Словно вернулись дни моей футбольной юности. Опять увозил нас, дублеров динамовской команды, собиравшихся у ворот родного стадиона, старенький автобус на подмосковные стадиончики с деревянными трибунами и привозил поздними вечерами в Москву. Опять каждый терпеливо ждал своего часа, того самого часа, когда тренеры, объявляя состав на очередной матч, назовут его имя – пусть хоть в числе запасных. И опять я дождался своего часа.
Сперва, правда, меня ставили лишь на выездные матчи. Памятуя о том, какой прием оказывал мне еще недавно московский зритель, так неохотно меняющий гнев на милость и так легко готовый променять милость на гнев, тренеры справедливо решили, что подготовить столичные трибуны к снятию опалы могут лишь добрые вести о моей игре из других городов.

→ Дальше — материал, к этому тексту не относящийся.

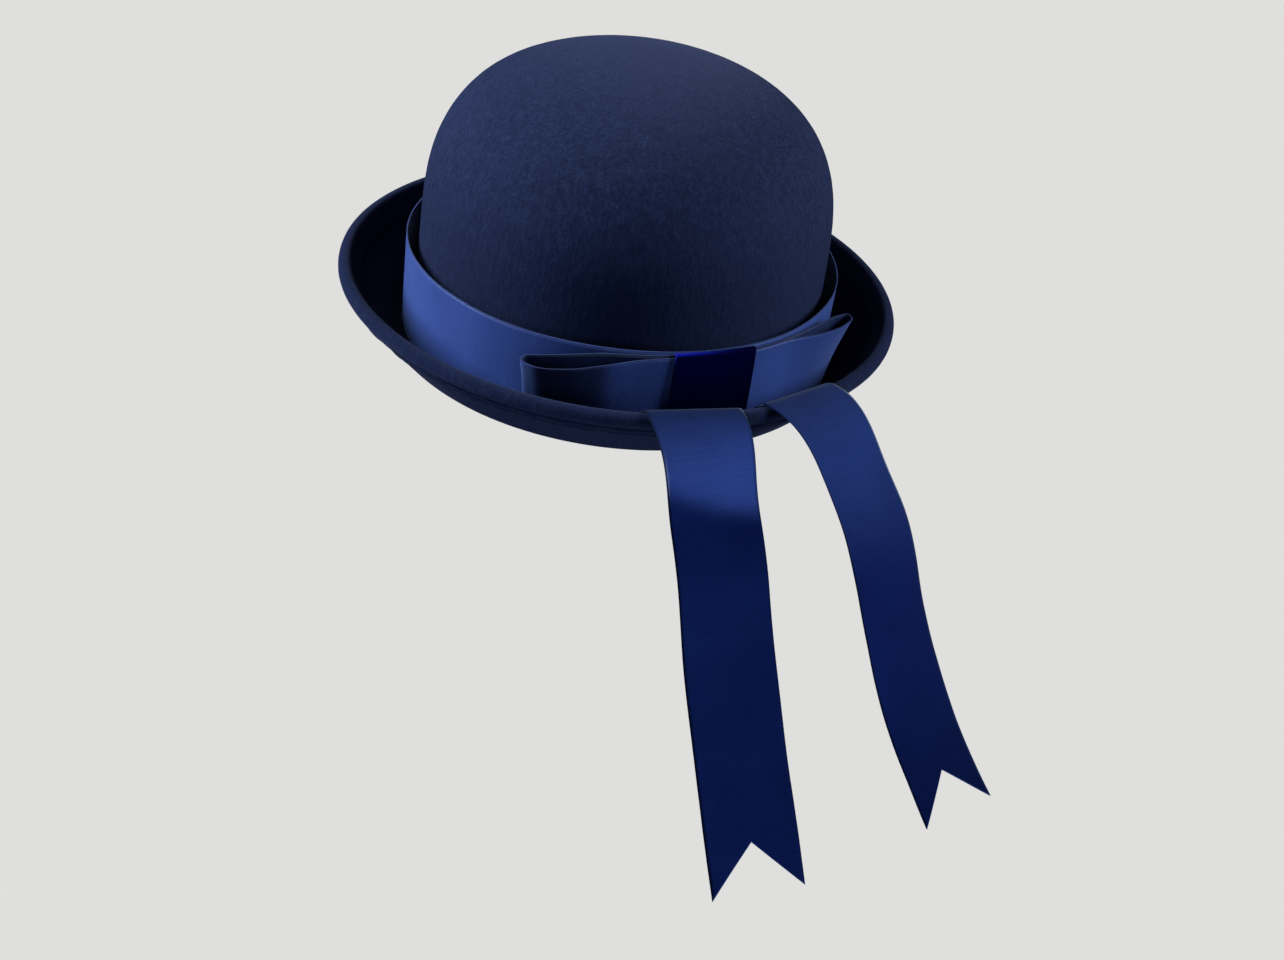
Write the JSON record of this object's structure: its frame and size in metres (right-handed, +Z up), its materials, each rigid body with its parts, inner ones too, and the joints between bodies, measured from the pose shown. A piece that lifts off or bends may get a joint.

А вести шли добрые. «Динамо» выступало в сезоне 1963 года на редкость удачно. Мы стали чемпионами страны и были близки к победе в розыгрыше Кубка.
И вот осенью, когда сезон шел к концу, одно за другим пришли два известия. Первое – я признан лучшим футболистом Европы, и редакция французского еженедельника «Франс футбол» вручит мне свой приз «Золотой мяч». Второе – я приглашен участвовать в посвященном столетию английского футбола «матче века», в матче между сборной Англии – «сборной мира», или, как ее нарекли, «сборной ФИФА» – командой, собранной под флагом Международной федерации футбола из лучших игроков мира.
Снова, как год и два назад, мое имя, сопровождаемое эпитетами «замечательный», «выдающийся» «неувядаемый», замелькало на страницах газет, а трибуны стали встречать меня аплодисментами. Лишь известие, что я признан за рубежом, заставило журналистов и публику окончательно «реабилитировать» меня дома.